-- Start PROVIDED ENTRIES --

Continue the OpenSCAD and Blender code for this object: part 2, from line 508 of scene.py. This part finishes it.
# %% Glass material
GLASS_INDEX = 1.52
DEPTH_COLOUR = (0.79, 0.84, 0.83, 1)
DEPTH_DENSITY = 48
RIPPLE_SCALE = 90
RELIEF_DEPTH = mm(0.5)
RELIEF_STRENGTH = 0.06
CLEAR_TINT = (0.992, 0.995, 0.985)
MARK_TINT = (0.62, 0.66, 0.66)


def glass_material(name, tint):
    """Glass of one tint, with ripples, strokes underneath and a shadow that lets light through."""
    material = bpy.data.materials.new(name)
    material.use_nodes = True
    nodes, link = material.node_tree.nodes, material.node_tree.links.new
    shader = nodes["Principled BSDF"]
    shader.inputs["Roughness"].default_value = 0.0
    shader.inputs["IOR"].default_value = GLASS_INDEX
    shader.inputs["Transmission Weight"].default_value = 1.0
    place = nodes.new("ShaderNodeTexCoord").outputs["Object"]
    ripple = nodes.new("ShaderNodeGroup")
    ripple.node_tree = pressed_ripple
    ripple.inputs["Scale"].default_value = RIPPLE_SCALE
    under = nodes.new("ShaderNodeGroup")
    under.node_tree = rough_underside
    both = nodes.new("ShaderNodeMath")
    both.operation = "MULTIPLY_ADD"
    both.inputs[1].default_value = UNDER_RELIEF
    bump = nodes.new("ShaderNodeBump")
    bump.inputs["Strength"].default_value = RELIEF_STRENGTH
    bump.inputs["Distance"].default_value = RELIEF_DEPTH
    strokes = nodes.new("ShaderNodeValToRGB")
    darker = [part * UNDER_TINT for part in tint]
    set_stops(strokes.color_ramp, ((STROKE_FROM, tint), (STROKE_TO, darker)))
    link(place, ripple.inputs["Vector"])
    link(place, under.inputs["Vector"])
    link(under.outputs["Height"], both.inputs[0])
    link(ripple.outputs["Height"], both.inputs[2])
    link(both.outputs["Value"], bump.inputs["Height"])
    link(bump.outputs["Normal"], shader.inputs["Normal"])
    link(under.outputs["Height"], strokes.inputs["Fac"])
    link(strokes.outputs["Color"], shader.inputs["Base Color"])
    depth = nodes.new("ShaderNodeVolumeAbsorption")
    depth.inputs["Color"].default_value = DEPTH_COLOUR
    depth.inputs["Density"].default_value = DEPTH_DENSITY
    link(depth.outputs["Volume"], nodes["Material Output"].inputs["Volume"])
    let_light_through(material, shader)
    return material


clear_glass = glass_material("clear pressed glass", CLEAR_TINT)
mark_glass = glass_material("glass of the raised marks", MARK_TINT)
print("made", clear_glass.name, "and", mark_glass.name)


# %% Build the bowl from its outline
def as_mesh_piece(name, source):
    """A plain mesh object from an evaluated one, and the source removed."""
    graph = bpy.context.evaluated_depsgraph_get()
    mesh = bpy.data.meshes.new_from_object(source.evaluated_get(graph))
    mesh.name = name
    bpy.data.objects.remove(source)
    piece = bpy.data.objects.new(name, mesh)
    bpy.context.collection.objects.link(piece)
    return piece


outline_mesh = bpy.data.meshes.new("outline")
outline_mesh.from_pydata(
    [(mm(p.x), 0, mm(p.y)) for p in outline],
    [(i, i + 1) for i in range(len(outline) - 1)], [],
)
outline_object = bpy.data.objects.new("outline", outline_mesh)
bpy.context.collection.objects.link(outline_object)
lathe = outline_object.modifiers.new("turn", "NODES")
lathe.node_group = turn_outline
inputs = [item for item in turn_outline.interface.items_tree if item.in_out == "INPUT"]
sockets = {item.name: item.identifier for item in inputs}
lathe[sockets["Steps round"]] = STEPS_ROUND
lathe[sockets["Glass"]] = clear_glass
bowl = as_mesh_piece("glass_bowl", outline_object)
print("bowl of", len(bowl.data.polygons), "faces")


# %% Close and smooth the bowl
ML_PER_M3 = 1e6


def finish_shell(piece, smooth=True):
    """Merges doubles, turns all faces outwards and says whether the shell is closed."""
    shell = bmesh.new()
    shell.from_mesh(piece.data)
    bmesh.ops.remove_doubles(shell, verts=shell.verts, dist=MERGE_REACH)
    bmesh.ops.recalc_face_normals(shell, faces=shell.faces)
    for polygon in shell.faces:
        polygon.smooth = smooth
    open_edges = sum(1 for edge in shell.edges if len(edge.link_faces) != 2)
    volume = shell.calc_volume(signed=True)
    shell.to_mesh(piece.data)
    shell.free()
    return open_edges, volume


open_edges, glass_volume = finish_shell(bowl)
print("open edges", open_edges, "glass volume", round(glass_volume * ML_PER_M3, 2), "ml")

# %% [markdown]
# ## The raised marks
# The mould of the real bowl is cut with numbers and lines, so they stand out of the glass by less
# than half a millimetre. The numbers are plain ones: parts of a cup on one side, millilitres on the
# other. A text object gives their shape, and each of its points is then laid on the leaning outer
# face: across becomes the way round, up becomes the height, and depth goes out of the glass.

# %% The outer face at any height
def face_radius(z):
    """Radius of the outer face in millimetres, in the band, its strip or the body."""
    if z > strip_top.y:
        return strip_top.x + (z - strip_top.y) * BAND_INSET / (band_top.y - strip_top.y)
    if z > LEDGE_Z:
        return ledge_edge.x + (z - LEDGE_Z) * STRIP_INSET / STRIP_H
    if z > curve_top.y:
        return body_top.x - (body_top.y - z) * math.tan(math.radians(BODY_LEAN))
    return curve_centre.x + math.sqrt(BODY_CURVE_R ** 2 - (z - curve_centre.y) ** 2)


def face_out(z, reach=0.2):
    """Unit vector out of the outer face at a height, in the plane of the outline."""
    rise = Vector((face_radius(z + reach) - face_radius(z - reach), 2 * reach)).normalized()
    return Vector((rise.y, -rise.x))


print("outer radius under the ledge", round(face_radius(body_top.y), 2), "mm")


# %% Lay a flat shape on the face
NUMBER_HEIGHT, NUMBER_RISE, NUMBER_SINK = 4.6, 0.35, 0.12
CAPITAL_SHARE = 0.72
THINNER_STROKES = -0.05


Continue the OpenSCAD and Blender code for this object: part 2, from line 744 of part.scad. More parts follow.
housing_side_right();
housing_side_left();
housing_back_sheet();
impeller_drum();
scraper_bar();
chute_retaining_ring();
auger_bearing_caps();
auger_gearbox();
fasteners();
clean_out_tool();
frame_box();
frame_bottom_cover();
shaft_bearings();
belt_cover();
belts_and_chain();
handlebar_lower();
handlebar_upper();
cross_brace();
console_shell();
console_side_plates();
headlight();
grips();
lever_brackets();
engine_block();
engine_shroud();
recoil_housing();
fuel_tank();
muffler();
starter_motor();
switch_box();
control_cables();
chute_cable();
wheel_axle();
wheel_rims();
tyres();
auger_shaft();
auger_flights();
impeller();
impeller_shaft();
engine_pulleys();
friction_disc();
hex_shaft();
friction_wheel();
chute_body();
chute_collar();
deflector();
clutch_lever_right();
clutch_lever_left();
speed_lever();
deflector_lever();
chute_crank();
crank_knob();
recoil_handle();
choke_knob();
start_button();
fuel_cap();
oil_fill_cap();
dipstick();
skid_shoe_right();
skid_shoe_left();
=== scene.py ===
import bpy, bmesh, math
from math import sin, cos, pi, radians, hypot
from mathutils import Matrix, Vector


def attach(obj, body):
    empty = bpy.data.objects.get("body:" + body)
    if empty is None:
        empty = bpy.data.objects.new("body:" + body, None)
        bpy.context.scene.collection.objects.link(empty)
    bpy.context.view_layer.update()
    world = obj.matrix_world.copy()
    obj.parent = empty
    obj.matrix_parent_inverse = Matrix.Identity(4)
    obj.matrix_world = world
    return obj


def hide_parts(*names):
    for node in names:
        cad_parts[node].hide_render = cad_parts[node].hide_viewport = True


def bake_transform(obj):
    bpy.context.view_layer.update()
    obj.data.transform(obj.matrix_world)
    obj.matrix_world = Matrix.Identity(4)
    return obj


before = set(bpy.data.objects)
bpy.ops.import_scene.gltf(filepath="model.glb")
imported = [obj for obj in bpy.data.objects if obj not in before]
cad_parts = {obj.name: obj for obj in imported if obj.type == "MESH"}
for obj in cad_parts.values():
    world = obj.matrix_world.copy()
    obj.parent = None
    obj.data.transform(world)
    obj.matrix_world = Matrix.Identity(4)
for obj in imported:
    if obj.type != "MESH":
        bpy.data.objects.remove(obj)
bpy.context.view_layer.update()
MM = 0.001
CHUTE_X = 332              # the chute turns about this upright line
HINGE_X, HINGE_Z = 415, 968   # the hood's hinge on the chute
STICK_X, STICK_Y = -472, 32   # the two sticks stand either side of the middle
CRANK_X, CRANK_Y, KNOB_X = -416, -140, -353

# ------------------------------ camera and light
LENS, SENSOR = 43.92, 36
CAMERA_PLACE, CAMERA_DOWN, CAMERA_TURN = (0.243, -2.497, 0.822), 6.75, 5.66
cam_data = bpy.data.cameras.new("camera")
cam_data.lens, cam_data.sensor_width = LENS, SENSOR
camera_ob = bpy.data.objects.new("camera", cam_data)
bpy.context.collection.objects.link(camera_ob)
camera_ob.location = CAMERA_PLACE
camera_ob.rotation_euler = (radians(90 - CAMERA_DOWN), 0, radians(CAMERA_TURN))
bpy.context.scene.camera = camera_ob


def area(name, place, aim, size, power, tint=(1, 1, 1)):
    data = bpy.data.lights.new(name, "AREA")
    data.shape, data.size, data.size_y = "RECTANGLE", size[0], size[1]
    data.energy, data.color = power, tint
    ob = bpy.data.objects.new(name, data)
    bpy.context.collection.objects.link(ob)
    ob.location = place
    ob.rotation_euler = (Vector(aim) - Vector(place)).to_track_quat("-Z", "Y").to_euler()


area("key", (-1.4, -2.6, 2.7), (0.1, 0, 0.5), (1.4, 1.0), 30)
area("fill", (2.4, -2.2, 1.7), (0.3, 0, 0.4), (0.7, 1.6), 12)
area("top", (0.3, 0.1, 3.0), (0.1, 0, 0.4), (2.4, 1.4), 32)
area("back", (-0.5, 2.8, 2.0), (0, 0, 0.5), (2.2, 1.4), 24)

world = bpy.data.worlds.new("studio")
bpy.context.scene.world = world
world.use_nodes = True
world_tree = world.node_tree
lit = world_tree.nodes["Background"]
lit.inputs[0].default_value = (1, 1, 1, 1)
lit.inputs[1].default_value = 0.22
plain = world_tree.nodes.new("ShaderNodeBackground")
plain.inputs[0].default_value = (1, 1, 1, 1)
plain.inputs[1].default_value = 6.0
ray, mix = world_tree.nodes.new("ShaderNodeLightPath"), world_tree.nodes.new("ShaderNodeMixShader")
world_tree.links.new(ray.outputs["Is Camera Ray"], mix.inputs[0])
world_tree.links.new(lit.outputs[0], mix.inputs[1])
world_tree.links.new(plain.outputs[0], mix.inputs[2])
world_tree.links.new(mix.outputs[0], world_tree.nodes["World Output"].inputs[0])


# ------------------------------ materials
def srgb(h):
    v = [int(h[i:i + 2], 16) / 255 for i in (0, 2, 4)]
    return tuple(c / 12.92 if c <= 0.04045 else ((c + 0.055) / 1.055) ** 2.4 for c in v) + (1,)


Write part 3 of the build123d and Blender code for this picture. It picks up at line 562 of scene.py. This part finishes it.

-- End PROVIDED ENTRIES --

TASK STATEMENT:
Quote the data above from the line containing "radius under the" to the line containing "before = set(bpy.data.objects)", inclusive, and stop.

FINISHED EXERCISE:
print("outer radius under the ledge", round(face_radius(body_top.y), 2), "mm")


# %% Lay a flat shape on the face
NUMBER_HEIGHT, NUMBER_RISE, NUMBER_SINK = 4.6, 0.35, 0.12
CAPITAL_SHARE = 0.72
THINNER_STROKES = -0.05


Continue the OpenSCAD and Blender code for this object: part 2, from line 744 of part.scad. More parts follow.
housing_side_right();
housing_side_left();
housing_back_sheet();
impeller_drum();
scraper_bar();
chute_retaining_ring();
auger_bearing_caps();
auger_gearbox();
fasteners();
clean_out_tool();
frame_box();
frame_bottom_cover();
shaft_bearings();
belt_cover();
belts_and_chain();
handlebar_lower();
handlebar_upper();
cross_brace();
console_shell();
console_side_plates();
headlight();
grips();
lever_brackets();
engine_block();
engine_shroud();
recoil_housing();
fuel_tank();
muffler();
starter_motor();
switch_box();
control_cables();
chute_cable();
wheel_axle();
wheel_rims();
tyres();
auger_shaft();
auger_flights();
impeller();
impeller_shaft();
engine_pulleys();
friction_disc();
hex_shaft();
friction_wheel();
chute_body();
chute_collar();
deflector();
clutch_lever_right();
clutch_lever_left();
speed_lever();
deflector_lever();
chute_crank();
crank_knob();
recoil_handle();
choke_knob();
start_button();
fuel_cap();
oil_fill_cap();
dipstick();
skid_shoe_right();
skid_shoe_left();
=== scene.py ===
import bpy, bmesh, math
from math import sin, cos, pi, radians, hypot
from mathutils import Matrix, Vector


def attach(obj, body):
    empty = bpy.data.objects.get("body:" + body)
    if empty is None:
        empty = bpy.data.objects.new("body:" + body, None)
        bpy.context.scene.collection.objects.link(empty)
    bpy.context.view_layer.update()
    world = obj.matrix_world.copy()
    obj.parent = empty
    obj.matrix_parent_inverse = Matrix.Identity(4)
    obj.matrix_world = world
    return obj


def hide_parts(*names):
    for node in names:
        cad_parts[node].hide_render = cad_parts[node].hide_viewport = True


def bake_transform(obj):
    bpy.context.view_layer.update()
    obj.data.transform(obj.matrix_world)
    obj.matrix_world = Matrix.Identity(4)
    return obj


before = set(bpy.data.objects)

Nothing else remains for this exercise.